In mijn brief aan de Tweede Kamer van 29 oktober 2009 heb ik de relatie van prof. dr. Osterhaus met het bedrijf ViroClinics uitgelegd.

Vraag 6

Vindt u het relevant dat Dr. Osterhaus stelt dat hij niet veel verdient aan de aandelen Viroclinics? Kunt u een nadere kwantificering geven aan de invloed op het resultaat van Viroclinics van de overheidsaanschaf van 34 miljoen vaccins?

Antwoord 6

Nee, zie mijn brief aan de Tweede Kamer van 29 oktober 2009.

Vraag 7

Bent u van mening dat de ‘viral marketing’ rond een pandemie geheel vrij zou moeten zijn van commerciële invloeden of de schijn daarvan? Zo nee, waarom niet?

Antwoord 7

Ik laat mij op een zo onafhankelijk mogelijke manier adviseren.
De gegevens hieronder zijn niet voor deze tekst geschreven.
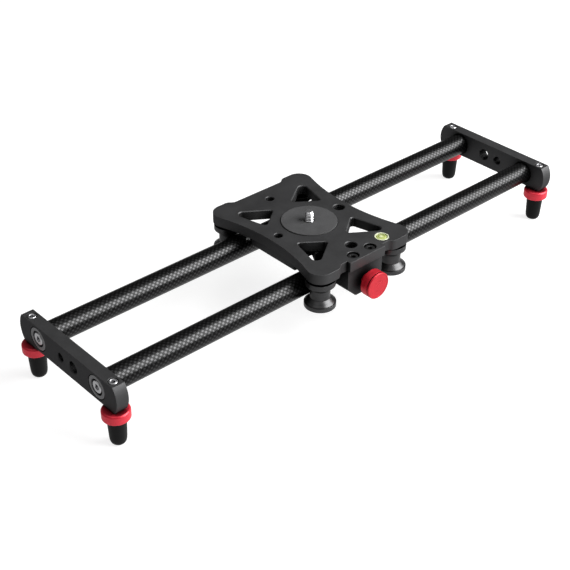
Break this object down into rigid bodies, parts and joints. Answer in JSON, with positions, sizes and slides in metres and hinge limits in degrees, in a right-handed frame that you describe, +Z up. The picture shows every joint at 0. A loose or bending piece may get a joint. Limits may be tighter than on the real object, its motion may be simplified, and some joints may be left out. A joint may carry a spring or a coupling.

Hoe ik tot mijn besluit ben gekomen over aanschaf van vaccin tegen Nieuwe Influenza A (H1N1) heb ik uitgebreid aan de Tweede Kamer gemeld in mijn brief van 30 september 2009.

Vraag 8

Hoe beoordeelt u de uitspraak van Dr. Osterhaus dat ‘alle mensen die belangrijk zijn per definitie samenwerken met de industrie’ en dat de ontwikkeling van antivirale middelen ‘niet anders zou kunnen dan via publiek private samenwerking’?

Antwoord 8

In mijn brief aan de Tweede Kamer van 30 september 2009 heb ik gemeld dat grootschalig vaccinonderzoek alleen mogelijk is in samenwerking met het bedrijfsleven.

Vraag 9

Ziet u in de berichtgeving over mogelijke belangenverstrengeling aanleiding om een duidelijker scheiding aan te brengen tussen overheidsadviseur en belanghebbenden bij ontwikkeling en productie van vaccins? Zo nee, waarom niet? Zo ja, op welke termijn en wijze?

Antwoord 9

Nee, zie mijn brief aan de Tweede Kamer van 30 september 2009.